Other then that, I trust her. I completely trust her in terms of committment and in terms of loyalty. I consider myself to be a protective guy, she likes that. She actually encouraged me to speak up for her if i notice a guy being obnoxious, which that actually happened when someone was visiting her dorm roomate and the guy was a bit too forward with where his eyes went. I ended up walking into the lounge to cool off because it was too apparent, I'm not the kind who threatens a fight, i just told him that I didn't know if it was intentional but we both noticed him looking at her, i pulled her close kissed her forehead said shes with me, and i wasn't all right with how he was acting, and asked him if that was going to be a problem. It ended with him saying he respects that and turning into mr. friendly...only to realize later he was intimidated. But what im getting at is getting a point across to me doesn't mean having to pick a fight, but simply voicing how things are, while still being polite. The only reason I say this story is to ask, did I do the right thing, or would someone else have handled it another way?

 

Lastly, the last thing id like advice on is her roomate.
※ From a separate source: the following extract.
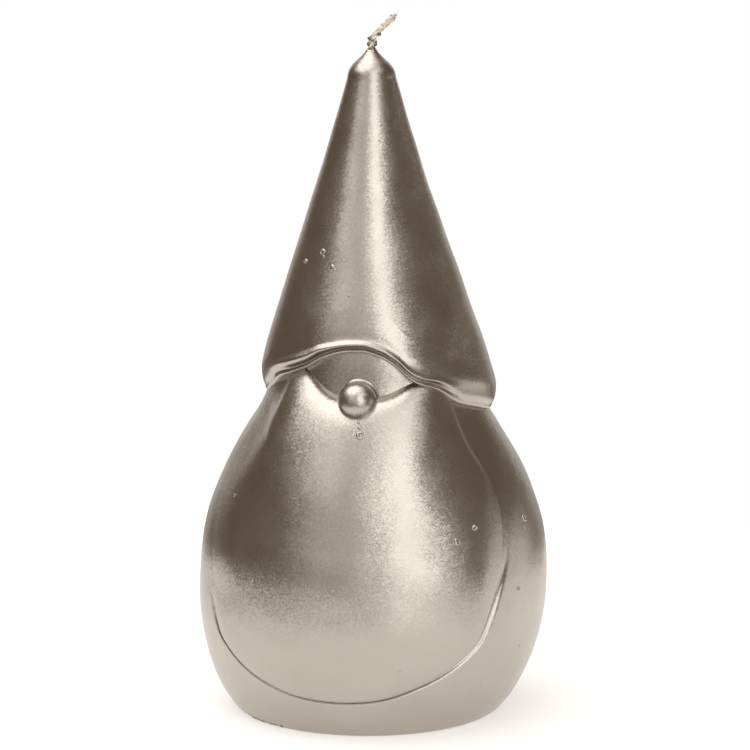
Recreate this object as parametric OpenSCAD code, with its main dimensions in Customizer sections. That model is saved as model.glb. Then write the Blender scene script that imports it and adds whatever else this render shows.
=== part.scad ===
// Gnome candle: a pear-shaped wax figure with a tall pointed hat, a relief beard and a ball
// nose, standing on its flat base, with a braided cotton wick at the tip of the hat.
// Millimetres. The origin is the centre of the base, +Z is up and the face looks along -Y.

/* [Body] */
// Radius of the flat base
base_r = 30.1; // [28:0.1:32]
// Largest radius of the belly
belly_r = 39.7; // [38:0.1:41]
// Height of the widest part of the belly
belly_z = 29; // [27:0.5:31]
// Radius of the neck where the hat rim meets it
neck_r = 25.6; // [25:0.1:26]
// Height of that neck
neck_z = 69.6; // [69:0.1:70]
// Radius of the face under the brim
face_r = 23.4; // [23:0.1:24]
// Height of the crown of the head inside the hat
crown_z = 100; // [96:1:104]

/* [Beard] */
// How far the beard stands proud of the body
relief = 0.8; // [0.5:0.1:1.2]
// Half width of the beard, seen from the front
beard_half_w = 34.6; // [33:0.1:35.5]
// Height of the lowest point of the beard
beard_low_z = 9.3; // [8:0.1:12]
// Height at which the beard is widest
beard_wide_z = 38; // [36:1:42]
// Height of the notch in the beard's upper edge, behind the nose
notch_z = 75.6; // [74.5:0.1:76.5]

/* [Nose] */
// Radius of the ball nose
nose_r = 4.25; // [3.8:0.05:4.6]
// Height of the nose's centre
nose_z = 75.3; // [74.5:0.1:76.5]
// Distance of the nose's centre from the vertical axis
nose_reach = 26; // [25.5:0.1:26.5]
// Turn of the nose off the front, towards +X
nose_turn = 5; // [0:0.5:6]

/* [Hat] */
// Largest radius of the hat, at its rolled rim
rim_r = 26.4; // [26.2:0.1:27]
// Height of that radius
rim_z = 76.3; // [75.5:0.1:77]
// Height of the rim's lower edge at the sides and the back
rim_low_z = 69.7; // [69.6:0.1:70.2]
// Rise of the brim's arch over the face
arch_h = 16; // [14:0.5:16.5]
// Half width of that arch, seen from the front
arch_half_w = 25.2; // [24.5:0.1:25.5]
// Radius of the hat where its blunt tip starts
tip_r = 5.4; // [5:0.1:5.8]
// Height at which the blunt tip starts
tip_z = 144.4; // [143.5:0.1:145]
// Height of the wax at the wick
wax_h = 150; // [149.5:0.1:151]

/* [Wick] */
// Radius of the braided wick
wick_r = 0.85; // [0.7:0.05:0.95]
// Length of the exposed wick's lower, nearly upright stretch
stub_l = 2.4; // [2:0.1:3]
// Length of its upper, leaning stretch
lean_l = 6; // [5:0.1:7]
// Lean of the upper stretch from the vertical
lean_angle = 41; // [30:1:50]
// Direction of the lean, turned from +X
lean_turn = 12; // [0:1:30]
// Radius of the tinned disc that holds the foot of the wick
sustainer_r = 9; // [7:0.5:10]

/* [Base] */
// Radius of the levelling pour at the bottom
fill_r = 26; // [22:0.5:27]
// Depth of the levelling pour
fill_h = 2.5; // [2:0.1:3]

/* [Hidden] */

wax = "#a89c8c";
bare_wax = "#efe6d2";
cotton = "#d9cfb4";
tin = "silver";

// Clearance between pieces that meet face to face
seam = 0.05;
// Steps in each curved stretch of an outline
steps = 10;
// Long enough to cut right through the figure
far = 60;

nose_x = nose_reach * sin(nose_turn);
nose_y = -nose_reach * cos(nose_turn);
bore_r = wick_r + seam;
disc_h = 0.3;
collar_r = wick_r + 0.55;
collar_h = 4;
disc_z = fill_h + seam;
pocket_top = disc_z + disc_h + seam;
core_top = wax_h + 0.2;
// The wick is a little thicker where it bends
knee_r = wick_r * 1.06;
hinge_z = core_top + knee_r + 0.1;
stub_angle = 6;
prong_r = wick_r * 0.5;
prong_l = 1.3;
prong_spread = 13;

// Point at t, from 0 to 1, along the cubic curve of four control points
function curve_at(p, t) =
    pow(1 - t, 3) * p[0] + 3 * t * pow(1 - t, 2) * p[1] + 3 * t * t * (1 - t) * p[2] + pow(t, 3) * p[3];
// The same curve as points, without its last one
function curve(p) = [for (i = [0:steps - 1]) curve_at(p, i / steps)];

// Side of the body from its base to its neck, with the belly's two curves, grown by g
function belly(g) = concat(
    curve([[base_r + g, 0], [base_r + 5.15 + g, 5.5], [belly_r + g, belly_z - 13.7], [belly_r + g, belly_z]]),
    curve([[belly_r + g, belly_z], [belly_r + g, belly_z + 10.5],
           [neck_r + 13.5 + g, neck_z - 20.2], [neck_r + g, neck_z]]));

// Head above the neck: the nearly upright face and the crown that fills the hat
function head(g) = concat(
    [[neck_r + g, neck_z], [face_r + g, neck_z + 4.4]],
    curve([[face_r - 1 + g, neck_z + 17], [face_r - 4 + g, crown_z - 4], [14 + g, crown_z + g], [0, crown_z + g]]));

// Upper edge of the open face: height of the brim's arch at x
function brim_z(x) = rim_low_z + arch_h * (1 - pow(min(1, abs(x) / arch_half_w), 1.65));

// Height of the beard's notched upper edge at x
notch_x = 1.4;
function notch_edge_z(x) = notch_z + 4 * pow((x - notch_x) / 12, 2);

// Half width of the beard at an angle a around its outline, -90 at its lowest point
beard_power = 2 / 2.25;
function beard_point(a) = a < 0
    ? [beard_half_w * pow(cos(a), beard_power),
       beard_wide_z - (beard_wide_z - beard_low_z) * pow(-sin(a), beard_power)]
    : [beard_half_w * cos(a), beard_wide_z + 43.6 * sin(a)];
beard_half = [for (a = [-90:7.5:60]) beard_point(a)];

module prism_along_y(outline, y0, y1) {
    translate([0, y1, 0])
        rotate([90, 0, 0])
            linear_extrude(height = y1 - y0)
                polygon(outline);
}

module wax_core(g) {
    rotate_extrude($fn = 96)
        polygon(concat([[0, 0]], belly(g), head(g), [[0, crown_z + g]]));
}

module nose_ball(g) {
    translate([nose_x, nose_y, nose_z])
        sphere(r = nose_r + g, $fn = 64);
}

// Everything above the brim's edge: an arch in front, level at the back
module above_brim(drop) {
    arch = [for (i = [-12:12]) let (x = i * arch_half_w / 12) [x, brim_z(x) - drop]];
    prism_along_y(concat([[-far, rim_low_z - drop]], arch,
                         [[far, rim_low_z - drop], [far, 3 * far], [-far, 3 * far]]), -far, 0);
    translate([-far, 0, rim_low_z - drop])
        cube([2 * far, far, 3 * far]);
}

// The front view of the beard, from its outline up to the notched edge
module beard_front() {
    outline = concat(beard_half, [for (i = [len(beard_half) - 1:-1:0]) [-beard_half[i][0], beard_half[i][1]]]);
    notch = [for (i = [-6:6]) let (x = notch_x + i * 2.5) [x, notch_edge_z(x)]];
    difference() {
        prism_along_y(outline, -far, -1);
        prism_along_y(concat([[-far, far * 2]], notch, [[far, far * 2]]), -2 * far, far);
    }
}

module wick_bore() {
    translate([0, 0, -1])
        cylinder(r = bore_r, h = 3 * far, $fn = 48);
}

module body() {
    color(wax)
        difference() {
            wax_core(0);
            wick_bore();
            nose_ball(seam);
            rotate_extrude($fn = 96)
                polygon([[0, -1], [fill_r + seam + 0.4, -1], [fill_r + seam, 0], [fill_r - 3 + seam, disc_z],
                         [sustainer_r + seam, disc_z], [sustainer_r + seam, pocket_top],
                         [collar_r + seam, pocket_top], [collar_r + seam, pocket_top + collar_h],
                         [0, pocket_top + collar_h]]);
        }
}

module beard() {
    color(wax)
        difference() {
            intersection() {
                wax_core(relief);
                beard_front();
            }
            wax_core(0);
            above_brim(seam);
            nose_ball(seam);
        }
}

module nose() {
    color(wax)
        nose_ball(0);
}

module hat() {
    cone = curve([[rim_r, rim_z], [rim_r, rim_z + 5.5], [tip_r + 2.4, tip_z - 14], [tip_r, tip_z]]);
    tip = curve([[tip_r, tip_z], [tip_r - 0.5, tip_z + 2.2], [2.6, wax_h - 2.1], [wick_r + 0.25, wax_h]]);
    color(wax)
        difference() {
            intersection() {
                rotate_extrude($fn = 96)
                    polygon(concat([[0, neck_z - 2], [neck_r + 0.1, neck_z - 2], [neck_r + 0.1, neck_z + 0.4]],
                                   cone, tip, [[wick_r + 0.25, wax_h], [0, wax_h]]));
                above_brim(0);
            }
            wax_core(seam);
            nose_ball(seam);
            wick_bore();
        }
}

module wick_core() {
    color(cotton)
        translate([0, 0, disc_z + disc_h])
            cylinder(r = wick_r, h = core_top - disc_z - disc_h, $fn = 48);
}

module wick_tip() {
    color(cotton)
        translate([0, 0, hinge_z])
            rotate([0, 0, lean_turn]) {
                sphere(r = knee_r, $fn = 48);
                rotate([0, stub_angle, 0]) {
                    cylinder(r = wick_r, h = stub_l, $fn = 48);
                    translate([0, 0, stub_l])
                        rotate([0, lean_angle - stub_angle, 0]) {
                            sphere(r = knee_r, $fn = 48);
                            cylinder(r = wick_r, h = lean_l, $fn = 48);
                            translate([0, 0, lean_l - prong_r])
                                for (side = [-1, 1])
                                    rotate([0, side * prong_spread, 0])
                                        translate([side * prong_r * 0.8, 0, 0])
                                            cylinder(r = prong_r, h = prong_l + prong_r, $fn = 24);
                        }
                }
            }
}

module wick_sustainer() {
    color(tin)
        translate([0, 0, disc_z])
            rotate_extrude($fn = 96)
                polygon([[0, 0], [sustainer_r, 0], [sustainer_r, disc_h], [collar_r, disc_h],
                         [collar_r, collar_h], [bore_r, collar_h], [bore_r, disc_h], [0, disc_h]]);
}

module base_fill() {
    color(bare_wax)
        rotate_extrude($fn = 96)
            polygon([[0, 0], [fill_r, 0], [fill_r - 3, fill_h], [0, fill_h]]);
}

body();
beard();
nose();
hat();
wick_core();
wick_tip();
wick_sustainer();
base_fill();
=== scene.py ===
import math

import bpy
import numpy as np
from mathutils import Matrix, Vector


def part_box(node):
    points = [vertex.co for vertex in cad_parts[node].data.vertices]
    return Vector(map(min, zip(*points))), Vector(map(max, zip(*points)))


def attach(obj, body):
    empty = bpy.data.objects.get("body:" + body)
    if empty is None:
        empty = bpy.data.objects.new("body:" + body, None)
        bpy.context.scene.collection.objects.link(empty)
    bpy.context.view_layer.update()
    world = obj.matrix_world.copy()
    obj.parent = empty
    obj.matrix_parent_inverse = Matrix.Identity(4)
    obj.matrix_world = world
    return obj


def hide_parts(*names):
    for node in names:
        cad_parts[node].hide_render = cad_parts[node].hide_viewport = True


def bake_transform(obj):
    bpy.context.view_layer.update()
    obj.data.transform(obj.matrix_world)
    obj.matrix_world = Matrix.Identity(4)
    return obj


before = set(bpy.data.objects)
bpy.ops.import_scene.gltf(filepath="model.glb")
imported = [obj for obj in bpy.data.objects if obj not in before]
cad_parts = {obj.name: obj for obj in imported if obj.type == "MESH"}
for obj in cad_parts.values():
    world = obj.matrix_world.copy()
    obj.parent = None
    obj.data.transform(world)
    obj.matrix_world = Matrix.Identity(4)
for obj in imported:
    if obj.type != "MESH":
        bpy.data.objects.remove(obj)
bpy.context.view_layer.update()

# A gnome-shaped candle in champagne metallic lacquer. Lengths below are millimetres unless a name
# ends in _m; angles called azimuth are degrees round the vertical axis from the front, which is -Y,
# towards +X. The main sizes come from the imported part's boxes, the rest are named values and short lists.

MM = 0.001


def box_mm(node):
    """A node's lowest and highest corners, in millimetres."""
    low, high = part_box(node)
    return np.array(low) / MM, np.array(high) / MM


body_low, body_high = box_mm("body")
nose_low, nose_high = box_mm("nose")
beard_low = box_mm("beard")[0]
fill_low, fill_high = box_mm("base_fill")

BELLY_R = (body_high[0] - body_low[0]) / 2
FILL_R = (fill_high[0] - fill_low[0]) / 2
FILL_H = fill_high[2]
NOSE_R = (nose_high[2] - nose_low[2]) / 2
NOSE = (nose_low + nose_high) / 2
BEARD_LOW_Z = beard_low[2]

CAMERA_AZIMUTH = 12.0
CAMERA_DISTANCE = 850.0
CAMERA_HEIGHT = 235.0
CAMERA_LOOKS_AT_Z = 75.0


# ---------------------------------------------------------------- numbers and curves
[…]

Her intentions seem off center. She made a point of telling me how My fiance is loyal to me, without me really asking. I was talking about how I was loyal to her. But then she decided to mention how a guy recently hit on her and how she handled it well. I was never told about it, for the reason that those kind of things can be handled and nitpicking is unneccesary, the roomate throwing that out there I didn't think much of until it went further into the convo, I was explaining how I didn't like alot of people my age, that I felt there intentions and motives were poor and that I just considered myself to be a lot more mature then a majority of people my age (I'm 21 by the way), and she had the audacity to ask why I was with my fiance saying she wasn't the most mature person ect. I just felt that was out of line. I didn't think much of it until later when I wastalking to my fiance about it and she was saying how she was doing various things that were bothering her, between the way she was looking at me, and just putting on my leather jacket when im not at the campus, ect. To my gf, it felt like she was trying to make a steady uneasiness grow, which won't happen because were unified and take on problems of all sorts together. What is worse off is the fact her roomate is getting into the whole stage of smoking alot of pot, and drinking, and I feel that my fiance can handle herself fine, but all the same it doesn't make me comfortable she is around that kind of thing...and don't really want people around her that are going to be that way either. Do you guys feel I have a place to say something about that, or am I out of line to mention anything? As in saying I would prefer she would avoid hanging out with her roomate? By that I mean breakfast sure spend it with her, being around the room at the same time is unavoidable, but I mean extra curricular things, like going to the movies and things like that. Is it wrong of me to voice discomfort about it?

 

Well I thank anyone who took the time to read that novel. ALl responses will be appreciated. The name is Sean by the way. Take care all.